▶ [Task statement]:
What is to be transcribed is the run of lines opening with the one that has "doc.recompute()" and closing with the one that has "BACKDROP = (230, 221, 220)", and only that run, exactly.

▶ [Provided material]:
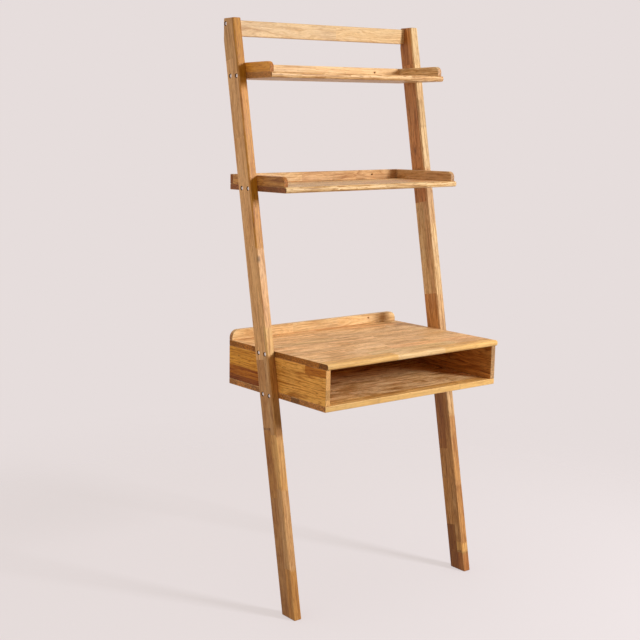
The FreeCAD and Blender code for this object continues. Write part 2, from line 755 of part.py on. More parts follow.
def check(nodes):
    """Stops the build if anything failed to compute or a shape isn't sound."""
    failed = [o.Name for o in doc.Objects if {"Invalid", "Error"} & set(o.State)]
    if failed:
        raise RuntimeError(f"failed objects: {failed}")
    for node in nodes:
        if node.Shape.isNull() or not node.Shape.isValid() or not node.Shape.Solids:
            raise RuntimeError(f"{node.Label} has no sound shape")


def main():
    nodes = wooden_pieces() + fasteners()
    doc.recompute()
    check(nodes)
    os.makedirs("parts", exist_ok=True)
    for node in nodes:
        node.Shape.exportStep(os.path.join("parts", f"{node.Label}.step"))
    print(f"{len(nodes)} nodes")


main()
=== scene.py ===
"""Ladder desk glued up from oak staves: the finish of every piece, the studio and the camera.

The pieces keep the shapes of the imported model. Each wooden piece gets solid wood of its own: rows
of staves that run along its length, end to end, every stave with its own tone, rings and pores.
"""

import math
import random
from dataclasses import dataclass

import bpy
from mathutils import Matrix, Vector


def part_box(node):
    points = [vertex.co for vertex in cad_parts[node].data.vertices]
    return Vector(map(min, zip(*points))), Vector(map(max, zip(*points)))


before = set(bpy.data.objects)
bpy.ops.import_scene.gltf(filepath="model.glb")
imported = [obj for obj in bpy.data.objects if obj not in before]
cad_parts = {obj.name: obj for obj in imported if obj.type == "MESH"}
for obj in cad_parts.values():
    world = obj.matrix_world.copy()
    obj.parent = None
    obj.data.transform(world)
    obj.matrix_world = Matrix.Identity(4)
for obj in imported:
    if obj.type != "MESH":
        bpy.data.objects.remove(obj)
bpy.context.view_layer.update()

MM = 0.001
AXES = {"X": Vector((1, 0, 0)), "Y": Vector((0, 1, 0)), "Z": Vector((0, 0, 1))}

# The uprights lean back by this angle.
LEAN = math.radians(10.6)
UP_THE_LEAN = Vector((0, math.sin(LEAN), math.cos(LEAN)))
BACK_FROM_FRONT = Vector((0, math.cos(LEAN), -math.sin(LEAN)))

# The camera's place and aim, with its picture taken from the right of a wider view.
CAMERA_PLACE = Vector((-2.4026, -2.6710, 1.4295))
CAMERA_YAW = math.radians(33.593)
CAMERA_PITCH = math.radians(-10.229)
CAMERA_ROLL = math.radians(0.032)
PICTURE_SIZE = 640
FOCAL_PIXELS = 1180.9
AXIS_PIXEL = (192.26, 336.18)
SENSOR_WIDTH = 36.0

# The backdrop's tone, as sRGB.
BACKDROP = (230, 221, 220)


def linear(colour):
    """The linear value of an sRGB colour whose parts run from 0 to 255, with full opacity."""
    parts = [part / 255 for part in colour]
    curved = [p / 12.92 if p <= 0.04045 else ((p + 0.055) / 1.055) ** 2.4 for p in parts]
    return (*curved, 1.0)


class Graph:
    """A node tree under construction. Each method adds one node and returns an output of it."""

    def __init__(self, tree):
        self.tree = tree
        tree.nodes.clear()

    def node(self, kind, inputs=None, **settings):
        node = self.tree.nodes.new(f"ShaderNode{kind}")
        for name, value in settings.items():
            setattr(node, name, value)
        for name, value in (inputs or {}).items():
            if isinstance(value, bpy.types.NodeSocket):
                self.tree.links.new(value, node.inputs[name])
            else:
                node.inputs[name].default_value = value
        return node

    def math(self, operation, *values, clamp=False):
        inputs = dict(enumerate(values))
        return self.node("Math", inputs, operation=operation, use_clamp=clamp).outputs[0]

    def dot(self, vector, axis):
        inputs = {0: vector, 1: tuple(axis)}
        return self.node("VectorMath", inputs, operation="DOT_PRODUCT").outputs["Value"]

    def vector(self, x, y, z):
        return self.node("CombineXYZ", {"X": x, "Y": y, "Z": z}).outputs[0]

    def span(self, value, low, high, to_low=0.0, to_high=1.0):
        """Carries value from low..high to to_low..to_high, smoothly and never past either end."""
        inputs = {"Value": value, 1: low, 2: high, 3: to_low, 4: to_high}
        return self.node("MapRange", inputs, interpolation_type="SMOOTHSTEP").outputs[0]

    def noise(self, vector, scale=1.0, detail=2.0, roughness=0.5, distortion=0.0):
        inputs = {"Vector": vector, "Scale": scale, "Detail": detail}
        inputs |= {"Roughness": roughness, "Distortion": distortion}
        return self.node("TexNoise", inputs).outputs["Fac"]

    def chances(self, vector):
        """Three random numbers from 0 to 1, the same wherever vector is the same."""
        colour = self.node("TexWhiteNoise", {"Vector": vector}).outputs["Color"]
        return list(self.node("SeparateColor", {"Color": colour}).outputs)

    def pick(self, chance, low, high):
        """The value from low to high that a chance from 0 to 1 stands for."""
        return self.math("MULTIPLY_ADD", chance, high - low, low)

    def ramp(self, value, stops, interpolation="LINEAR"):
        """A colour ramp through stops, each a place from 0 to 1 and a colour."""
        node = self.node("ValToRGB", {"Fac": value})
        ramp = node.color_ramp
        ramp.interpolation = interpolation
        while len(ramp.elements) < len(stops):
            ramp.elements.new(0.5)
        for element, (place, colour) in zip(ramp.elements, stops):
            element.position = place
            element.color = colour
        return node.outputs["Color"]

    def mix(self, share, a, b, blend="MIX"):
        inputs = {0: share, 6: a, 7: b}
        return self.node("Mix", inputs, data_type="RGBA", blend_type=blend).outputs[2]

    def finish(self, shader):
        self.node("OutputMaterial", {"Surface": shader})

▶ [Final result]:
    doc.recompute()
    check(nodes)
    os.makedirs("parts", exist_ok=True)
    for node in nodes:
        node.Shape.exportStep(os.path.join("parts", f"{node.Label}.step"))
    print(f"{len(nodes)} nodes")


main()
=== scene.py ===
"""Ladder desk glued up from oak staves: the finish of every piece, the studio and the camera.

The pieces keep the shapes of the imported model. Each wooden piece gets solid wood of its own: rows
of staves that run along its length, end to end, every stave with its own tone, rings and pores.
"""

import math
import random
from dataclasses import dataclass

import bpy
from mathutils import Matrix, Vector


def part_box(node):
    points = [vertex.co for vertex in cad_parts[node].data.vertices]
    return Vector(map(min, zip(*points))), Vector(map(max, zip(*points)))


before = set(bpy.data.objects)
bpy.ops.import_scene.gltf(filepath="model.glb")
imported = [obj for obj in bpy.data.objects if obj not in before]
cad_parts = {obj.name: obj for obj in imported if obj.type == "MESH"}
for obj in cad_parts.values():
    world = obj.matrix_world.copy()
    obj.parent = None
    obj.data.transform(world)
    obj.matrix_world = Matrix.Identity(4)
for obj in imported:
    if obj.type != "MESH":
        bpy.data.objects.remove(obj)
bpy.context.view_layer.update()

MM = 0.001
AXES = {"X": Vector((1, 0, 0)), "Y": Vector((0, 1, 0)), "Z": Vector((0, 0, 1))}

# The uprights lean back by this angle.
LEAN = math.radians(10.6)
UP_THE_LEAN = Vector((0, math.sin(LEAN), math.cos(LEAN)))
BACK_FROM_FRONT = Vector((0, math.cos(LEAN), -math.sin(LEAN)))

# The camera's place and aim, with its picture taken from the right of a wider view.
CAMERA_PLACE = Vector((-2.4026, -2.6710, 1.4295))
CAMERA_YAW = math.radians(33.593)
CAMERA_PITCH = math.radians(-10.229)
CAMERA_ROLL = math.radians(0.032)
PICTURE_SIZE = 640
FOCAL_PIXELS = 1180.9
AXIS_PIXEL = (192.26, 336.18)
SENSOR_WIDTH = 36.0

# The backdrop's tone, as sRGB.
BACKDROP = (230, 221, 220)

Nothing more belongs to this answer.